You may recall the basic image of a duck which transforms into a rabbit and vice versa. Depending on the structure of your brain, and whether you exhibit left- or right-hemisphere dominance, you will interpret this picture differently, as a duck, or a rabbit. Regardless or your predisposition, you will likely even notice a “shift” in your interpretation of the image, and depending on how effectively you have trained your brain to switch between left- and right-hemisphere processing, you may experience the shift occurring multiple times in your consideration of the image.

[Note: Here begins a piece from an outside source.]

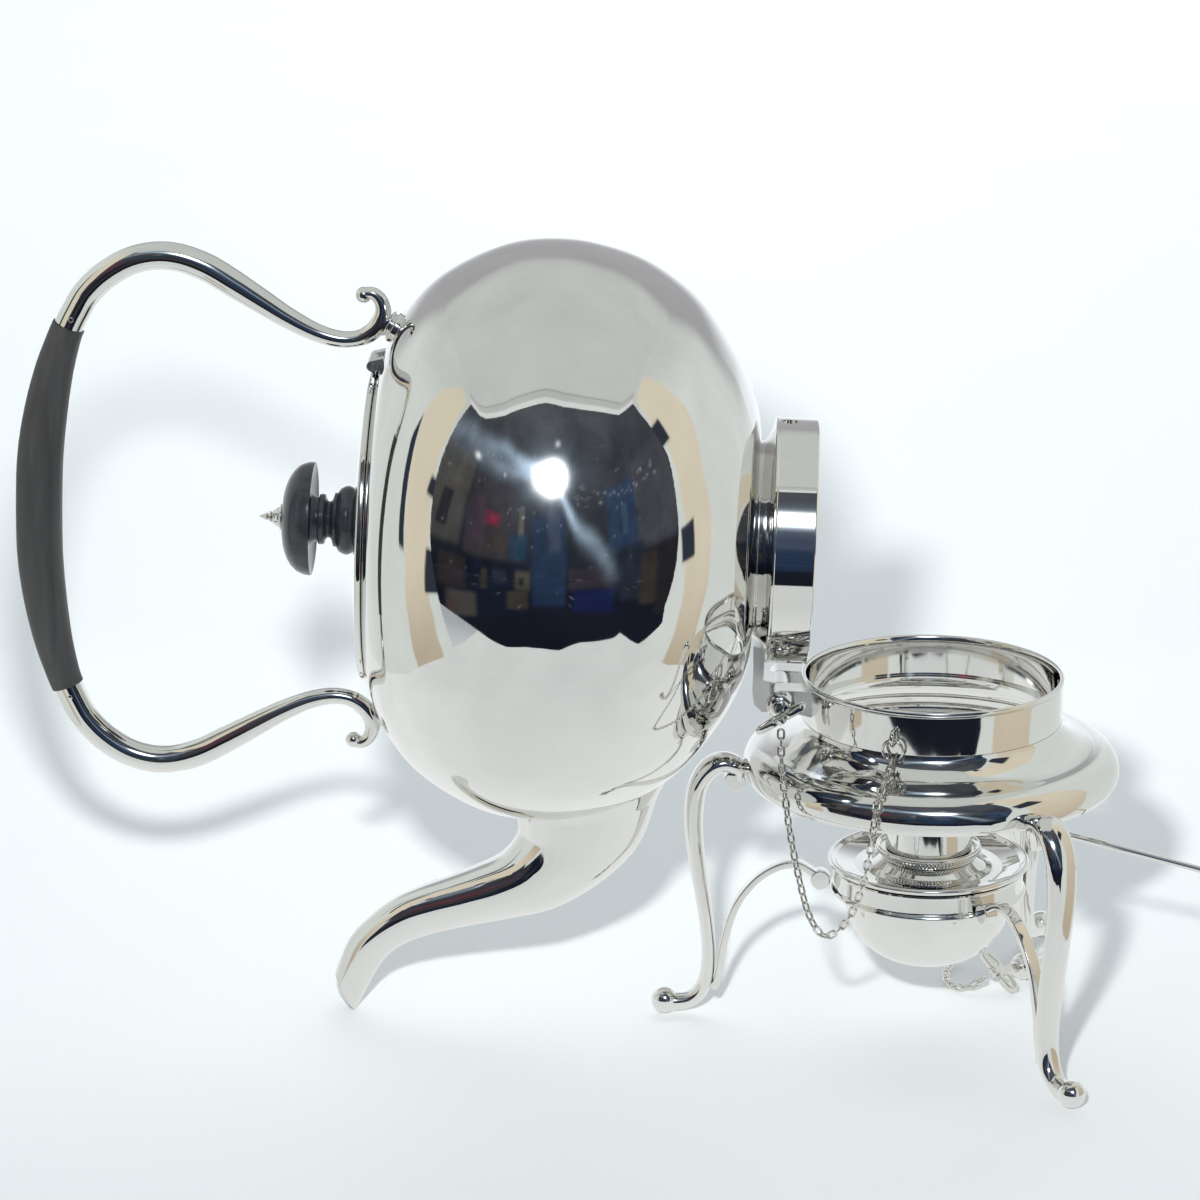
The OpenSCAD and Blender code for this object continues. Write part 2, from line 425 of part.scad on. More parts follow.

This picture, was first introduced by Thomas Kuhn in 1962, who used it to describe the “paradigm shift”. It even appeared in an episode of “How I Met Your Mother”, when the gang tries to convince Robyn she will begin to see her new co-worker in a new light of romantic potential (whether the duck or the rabbit represents the potential becomes completely confused, and I cannot now recall exactly which is which). Classically, Kuhn referred to a “paradigm” as a shared entity between a group of a scientists, to the exclusion of others. The “shift” was a deviation from the assumption which underpinned this paradigm, challenging the basic understanding of a theory. It goes to the heart of what Einstein said, that it would only take one thinker to demonstrate his work wrong.

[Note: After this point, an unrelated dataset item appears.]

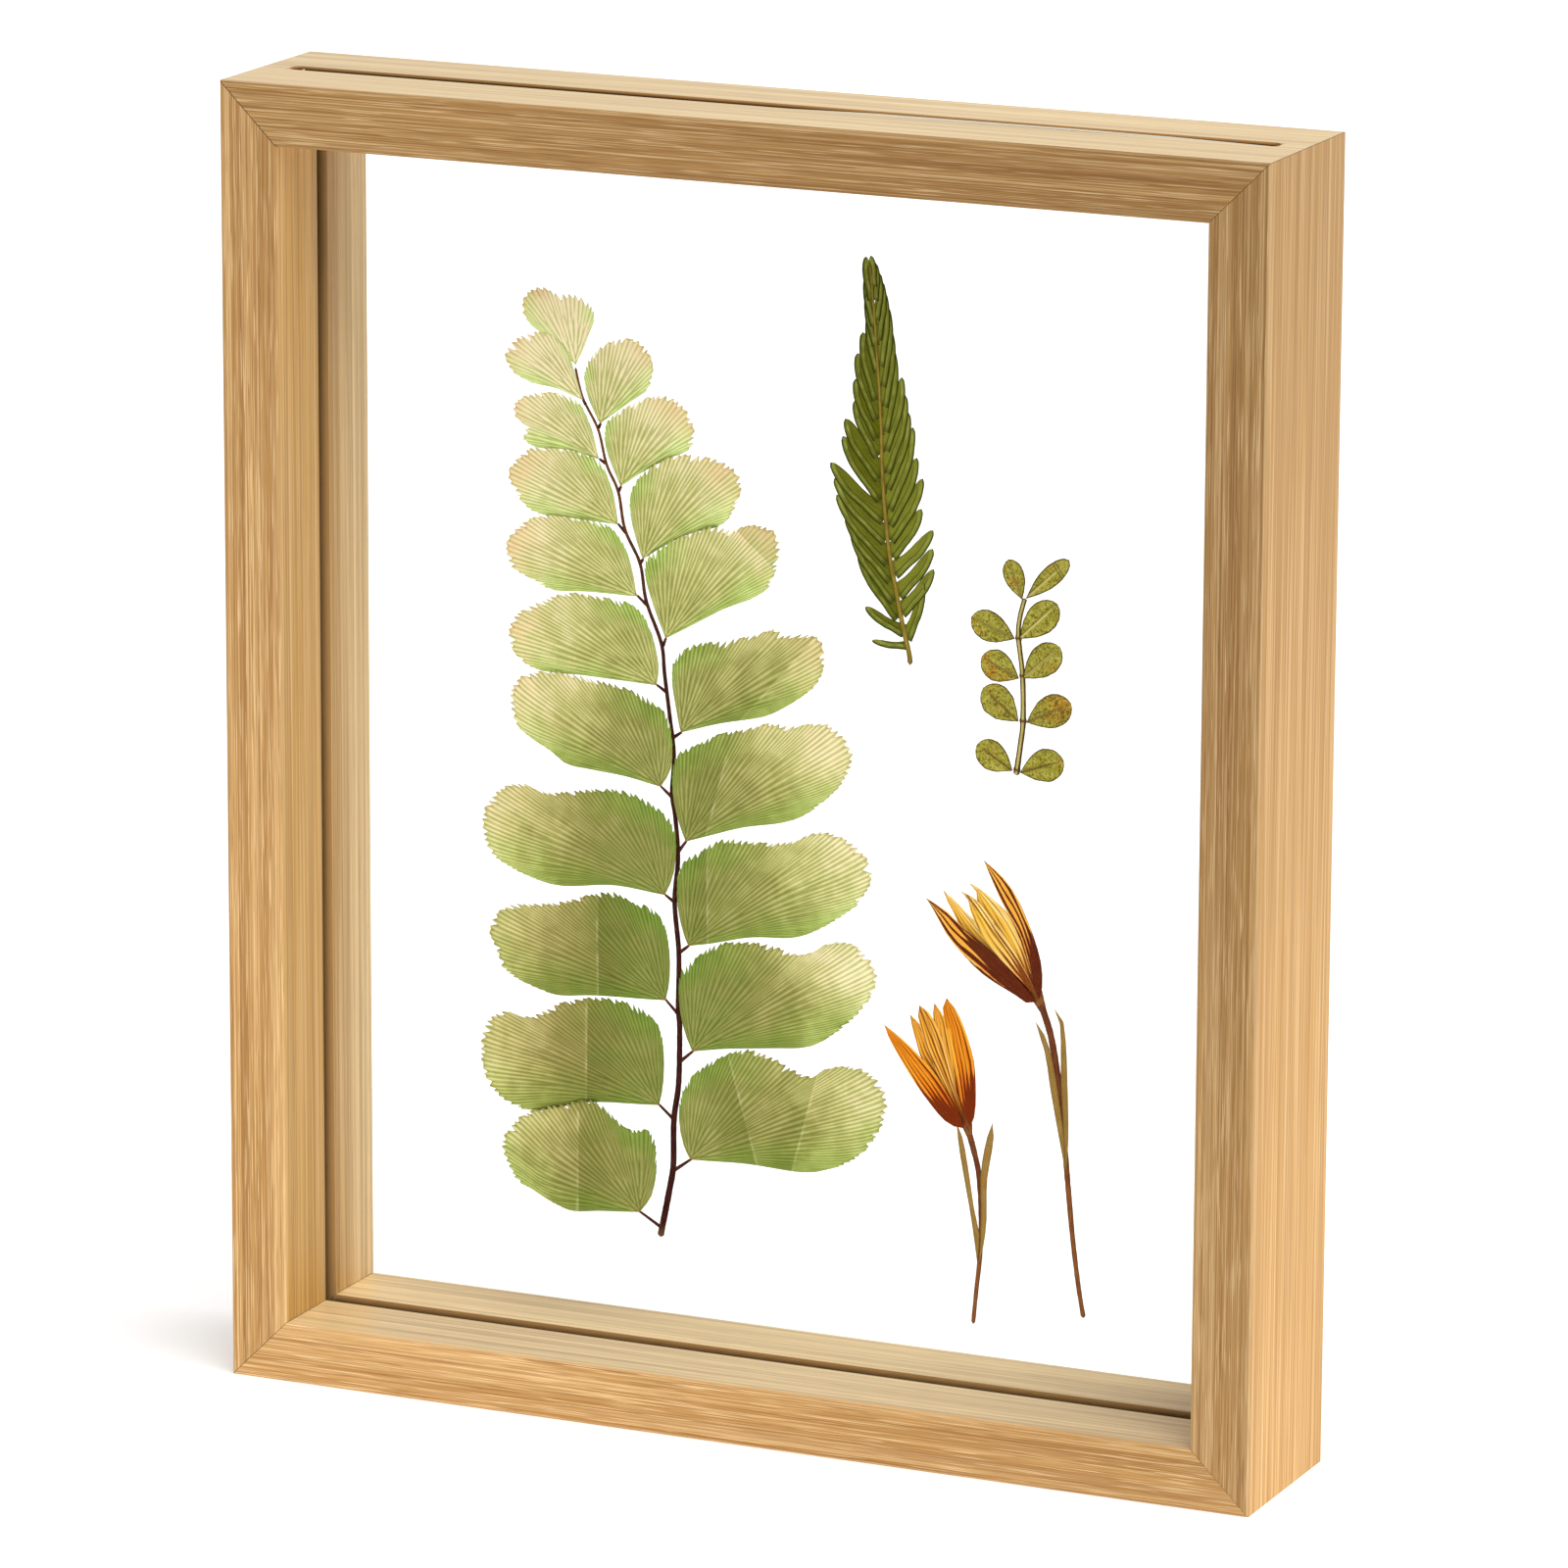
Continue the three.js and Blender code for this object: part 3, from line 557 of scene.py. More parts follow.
# Rails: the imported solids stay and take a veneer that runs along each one

railLook = {
    "body": (0.56, 0.315, 0.11), "dark": (0.27, 0.125, 0.036), "bright": (0.86, 0.6, 0.31),
    "smoothBody": (0.53, 0.29, 0.08), "innerBody": (0.7, 0.4, 0.1), "paintedTopSheen": (1.0, 0.77, 0.41),
    "rearShade": (0.5, 0.27, 0.065), "rearReflection": (0.93, 0.69, 0.36), "lip": (0.64, 0.34, 0.12),
    "groove": (0.07, 0.032, 0.01),
    # how each grain runs, where in the sheet it was cut, its painted light and shade (brighter
    # towards the floor) on its front and then on its sides at its left or lower end and at the
    # other, how strong the painted highlight on its front edges is, the face its groove opens at
    # and how soon its painted shade turns dark
    "rails": {
        "bottom_rail": ("along", 0.0, (1.22, 1.06), (1.07, 1.09), 0.2, ("Z", 12, 1.9)),
        "top_rail": ("along", 0.37, (0.81, 0.72), (1.0, 1.07), 0.05, ("Z", 258, 0.7)),
        "left_rail": ("upright", 0.71, (1.17, 0.93), (0.97, 1.0), 0.15, ("X", 95.5, 3.2)),
        "right_rail": ("upright", 1.13, (0.82, 0.66), (1.08, 0.83), 0.4, ("X", 95.5, 3.2)),
    },
    "joint": 0.21, "openJoint": 0.6, "closedJoint": 0.06,
    # in millimetres: the outside, the window's sides and top, the stretch behind the panes where
    # the inner sides go from painted shade to a painted reflection, half the groove's width, its
    # floor and how far it runs
    "halfWidth": 107.5, "height": 258, "windowHalf": 95.6, "windowTop": 246.1, "behindPanes": 2.2,
    "shadeToReflectionReach": (1, 16), "grooveHalf": 2.21, "grooveFloor": 3.3,
    "grooveEnds": {"X": 104, "Z": 102.1},
    "openJointFrom": 200, "lipReach": 0.1,
}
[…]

The “paradigm shift” represents a difficult but necessary lesson for managers to learn in today’s evolving workplace. With a greater reliance on technology, a more distributed workforce and less motivation by money, management must adapt by focusing more on its people. The following are three ways to effectively engage employees in the modern dynamic work environment:
Provide more autonomy
Employees demand more autonomy in the workplace: to be able to influence the processes they work with so that they can achieve the tasks they require. You may feel that this is an untenable position, that the job that you provide demands to be done in the way you have requested. But this attitude will not get you far. If you want return on investment, if you want quality of performance, you must pay attention to employee needs, as unengaged employees simply do not perform well. Furthermore, a bottom-up approach works. If you have many engaged, intelligent, creative thinkers working for you, designing the systems you have in place for maximum effectiveness and efficiency, this is always superior to management calling all the shots. You are much less likely to get it right by yourself.
Create a culture of trust
This step goes hand-in-hand with the previous one. If you give your employees trust and autonomy, they feel respected, their self-esteem increases and the general engagement and productively also improves. You can further establish this culture of trust by keeping the lines of communication open always, letting employees know they can contact you anytime with difficulties.
Finally, acknowledge the hard work of your employees. It is not enough to remunerate your employees and think this is enough thanks. As aforementioned, today’s employees are less motivated by money. Provide your employees with a public acknowledgement of their success, and encourage a culture of employees congratulating each other for their accomplishments as well.